▸ Your instructions
Reading the listing below, count the lines that contain the word "joints" and give that count alone.

▸ Provided material
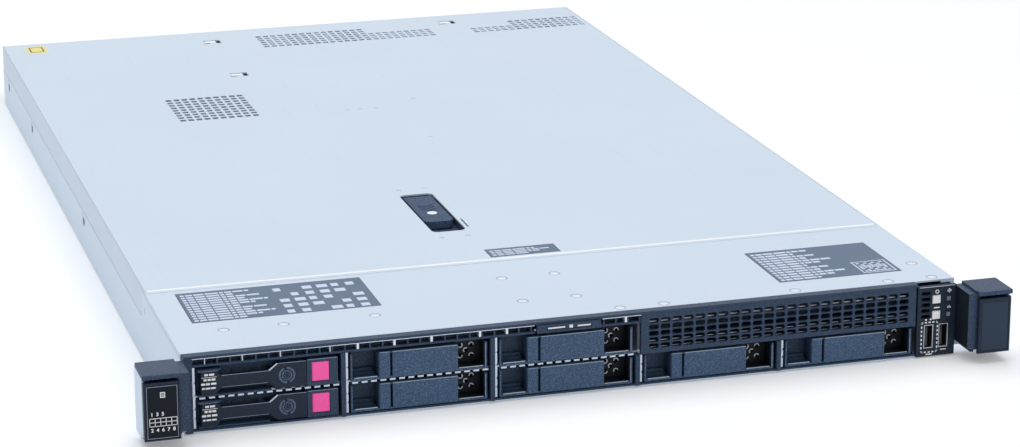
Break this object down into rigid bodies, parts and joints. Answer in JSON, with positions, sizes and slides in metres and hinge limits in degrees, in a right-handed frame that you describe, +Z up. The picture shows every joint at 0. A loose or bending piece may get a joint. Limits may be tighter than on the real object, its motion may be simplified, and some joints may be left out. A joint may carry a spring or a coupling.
{
  "type": "rack server",
  "caption": "Low rack server with drive bays and blanks across the front, latched sliding top cover, rack ears with pull-down levers, inner fans and rear power supplies.",
  "frame": {"origin": "on the chassis underside, in the middle of its width, in the plane where the ears' flanges meet the rack posts", "axes": "+X to the right seen from the front, +Y from the front to the rear, +Z up"},
  "size_m": [0.4826, 0.751, 0.0429],
  "materials": {
    "steel": "zinc-coated sheet, satin",
    "bright_steel": "plated, satin",
    "black_plastic": "fine moulded texture",
    "release_magenta": "moulded",
    "button_white": "moulded, translucent white",
    "circuit_board": "solder mask",
    "bare_aluminium": "bare",
    "supply_metal": "zinc-coated sheet"
  },
  "bodies": {
    "chassis": {"chassis_pan": "steel", "front_hood": "steel", "hood_rivets": "bright_steel", "rear_panel": "steel", "drive_cage": "steel", "front_bezel": "black_plastic", "media_bay_blank": "black_plastic", "drive_backplane": "circuit_board", "io_bezel": "black_plastic", "front_io_board": "circuit_board", "front_usb_sockets": "bright_steel", "ear_hinge_pins": "bright_steel", "rack_screws": "bright_steel", "system_board": "circuit_board", "board_screws": "bright_steel", "heat_sinks": "bare_aluminium", "memory_modules": "circuit_board", "air_baffle": "black_plastic", "riser_cage": "steel", "rear_ports": "bright_steel", "fan_frames": "black_plastic", "right_ear_bracket": "steel", "right_ear_housing": "black_plastic", "left_ear_bracket": "steel", "left_ear_housing": "black_plastic"},
    "cover": {"access_cover": "steel", "cover_latch_tray": "black_plastic", "cover_latch_pin": "bright_steel"},
    "latch_lever": {"cover_latch_lever": "black_plastic"},
    "latch_lock": {"cover_latch_lock": "button_white"},
    "info_tab": {"info_tab": "black_plastic"},
    "power_button": {"power_button": "button_white"},
    "locator_button": {"locator_button": "button_white"},
    "left_ear_lever": {"left_ear_lever": "black_plastic"},
    "right_ear_lever": {"right_ear_lever": "black_plastic"},
    "carrier_1": {"drive_carrier_1": "black_plastic", "disk_1": "bare_aluminium"},
    "carrier_lever_1": {"carrier_lever_1": "black_plastic"},
    "carrier_button_1": {"carrier_button_1": "release_magenta"},
    "carrier_2": {"drive_carrier_2": "black_plastic", "disk_2": "bare_aluminium"},
    "carrier_lever_2": {"carrier_lever_2": "black_plastic"},
    "carrier_button_2": {"carrier_button_2": "release_magenta"},
    "blank_3": {"drive_blank_3": "black_plastic"},
    "blank_4": {"drive_blank_4": "black_plastic"},
    "blank_5": {"drive_blank_5": "black_plastic"},
    "blank_6": {"drive_blank_6": "black_plastic"},
    "blank_7": {"drive_blank_7": "black_plastic"},
    "blank_8": {"drive_blank_8": "black_plastic"},
    "fan_1": {"fan_rotor_1": "black_plastic"},
    "fan_2": {"fan_rotor_2": "black_plastic"},
    "fan_3": {"fan_rotor_3": "black_plastic"},
    "fan_4": {"fan_rotor_4": "black_plastic"},
    "fan_5": {"fan_rotor_5": "black_plastic"},
    "fan_6": {"fan_rotor_6": "black_plastic"},
    "fan_7": {"fan_rotor_7": "black_plastic"},
    "supply_1": {"power_supply_1": "supply_metal"},
    "supply_latch_1": {"psu_latch_1": "release_magenta"},
    "supply_2": {"power_supply_2": "supply_metal"},
    "supply_latch_2": {"psu_latch_2": "release_magenta"}
  },
  "joints": [
    {"name": "cover_slide", "type": "slide", "parent": "chassis", "child": "cover", "axis": [0, 1, 0], "range_m": [0, 0.012]},
    {"name": "cover_latch_turn", "type": "hinge", "parent": "cover", "child": "latch_lever", "pos_m": [-0.02625, 0.2403, 0.0403], "axis": [-1, 0, 0], "range_deg": [0, 75]},
    {"name": "latch_lock_turn", "type": "hinge", "parent": "latch_lever", "child": "latch_lock", "pos_m": [-0.02625, 0.205, 0.0403], "axis": [0, 0, 1], "range_deg": [0, 90]},
    {"name": "info_tab_slide", "type": "slide", "parent": "chassis", "child": "info_tab", "axis": [0, -1, 0], "range_m": [0, 0.045]},
    {"name": "power_button_press", "type": "slide", "parent": "chassis", "child": "power_button", "axis": [0, 1, 0], "range_m": [0, 0.0008], "stiffness_N_per_m": 400},
    {"name": "locator_button_press", "type": "slide", "parent": "chassis", "child": "locator_button", "axis": [0, 1, 0], "range_m": [0, 0.0008], "stiffness_N_per_m": 400},
    {"name": "left_ear_lever_turn", "type": "hinge", "parent": "chassis", "child": "left_ear_lever", "pos_m": [-0.2314, -0.0194, 0.0088], "axis": [1, 0, 0], "range_deg": [0, 80], "stiffness_Nm_per_rad": 0.004, "springref_deg": -28.65},
    {"name": "right_ear_lever_turn", "type": "hinge", "parent": "chassis", "child": "right_ear_lever", "pos_m": [0.2314, -0.0194, 0.0088], "axis": [1, 0, 0], "range_deg": [0, 80], "stiffness_Nm_per_rad": 0.004, "springref_deg": -28.65},
    {"name": "carrier_1_slide", "type": "slide", "parent": "chassis", "child": "carrier_1", "axis": [0, -1, 0], "range_m": [0, 0.13]},
    {"name": "carrier_1_lever_turn", "type": "hinge", "parent": "carrier_1", "child": "carrier_lever_1", "pos_m": [-0.207, -0.0037, 0.0274], "axis": [0, 0, -1], "range_deg": [0, 45]},
    {"name": "carrier_1_button_press", "type": "slide", "parent": "carrier_1", "child": "carrier_button_1", "axis": [0, 1, 0], "range_m": [0, 0.0015], "stiffness_N_per_m": 400},
    {"name": "carrier_2_slide", "type": "slide", "parent": "chassis", "child": "carrier_2", "axis": [0, -1, 0], "range_m": [0, 0.13]},
    {"name": "carrier_2_lever_turn", "type": "hinge", "parent": "carrier_2", "child": "carrier_lever_2", "pos_m": [-0.207, -0.0037, 0.01], "axis": [0, 0, -1], "range_deg": [0, 45]},
    {"name": "carrier_2_button_press", "type": "slide", "parent": "carrier_2", "child": "carrier_button_2", "axis": [0, 1, 0], "range_m": [0, 0.0015], "stiffness_N_per_m": 400},
    {"name": "blank_3_slide", "type": "slide", "parent": "chassis", "child": "blank_3", "axis": [0, -1, 0], "range_m": [0, 0.075]},
    {"name": "blank_4_slide", "type": "slide", "parent": "chassis", "child": "blank_4", "axis": [0, -1, 0], "range_m": [0, 0.075]},
    {"name": "blank_5_slide", "type": "slide", "parent": "chassis", "child": "blank_5", "axis": [0, -1, 0], "range_m": [0, 0.075]},
    {"name": "blank_6_slide", "type": "slide", "parent": "chassis", "child": "blank_6", "axis": [0, -1, 0], "range_m": [0, 0.075]},
    {"name": "blank_7_slide", "type": "slide", "parent": "chassis", "child": "blank_7", "axis": [0, -1, 0], "range_m": [0, 0.075]},
    {"name": "blank_8_slide", "type": "slide", "parent": "chassis", "child": "blank_8", "axis": [0, -1, 0], "range_m": [0, 0.075]},
    {"name": "fan_1_spin", "type": "hinge", "parent": "chassis", "child": "fan_1", "pos_m": [-0.177, 0.292, 0.021], "axis": [0, 1, 0], "continuous": true},
    {"name": "fan_2_spin", "type": "hinge", "parent": "chassis", "child": "fan_2", "pos_m": [-0.118, 0.292, 0.021], "axis": [0, 1, 0], "continuous": true},
    {"name": "fan_3_spin", "type": "hinge", "parent": "chassis", "child": "fan_3", "pos_m": [-0.059, 0.292, 0.021], "axis": [0, 1, 0], "continuous": true},
    {"name": "fan_4_spin", "type": "hinge", "parent": "chassis", "child": "fan_4", "pos_m": [0, 0.292, 0.021], "axis": [0, 1, 0], "continuous": true},
    {"name": "fan_5_spin", "type": "hinge", "parent": "chassis", "child": "fan_5", "pos_m": [0.059, 0.292, 0.021], "axis": [0, 1, 0], "continuous": true},
    {"name": "fan_6_spin", "type": "hinge", "parent": "chassis", "child": "fan_6", "pos_m": [0.118, 0.292, 0.021], "axis": [0, 1, 0], "continuous": true},
    {"name": "fan_7_spin", "type": "hinge", "parent": "chassis", "child": "fan_7", "pos_m": [0.177, 0.292, 0.021], "axis": [0, 1, 0], "continuous": true},
    {"name": "supply_1_slide", "type": "slide", "parent": "chassis", "child": "supply_1", "axis": [0, 1, 0], "range_m": [0, 0.2]},
    {"name": "supply_1_latch_turn", "type": "hinge", "parent": "supply_1", "child": "supply_latch_1", "pos_m": [-0.1924, 0.689, 0.021], "axis": [0, 0, 1], "range_deg": [0, 10], "stiffness_Nm_per_rad": 0.05},
    {"name": "supply_2_slide", "type": "slide", "parent": "chassis", "child": "supply_2", "axis": [0, 1, 0], "range_m": [0, 0.2]},
    {"name": "supply_2_latch_turn", "type": "hinge", "parent": "supply_2", "child": "supply_latch_2", "pos_m": [-0.1204, 0.689, 0.021], "axis": [0, 0, 1], "range_deg": [0, 10], "stiffness_Nm_per_rad": 0.05}
  ],
  "couplings": [
    {"joint": "cover_latch_turn", "follows": "cover_slide", "rad_per_m": 109}
  ]
}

▸ The response
2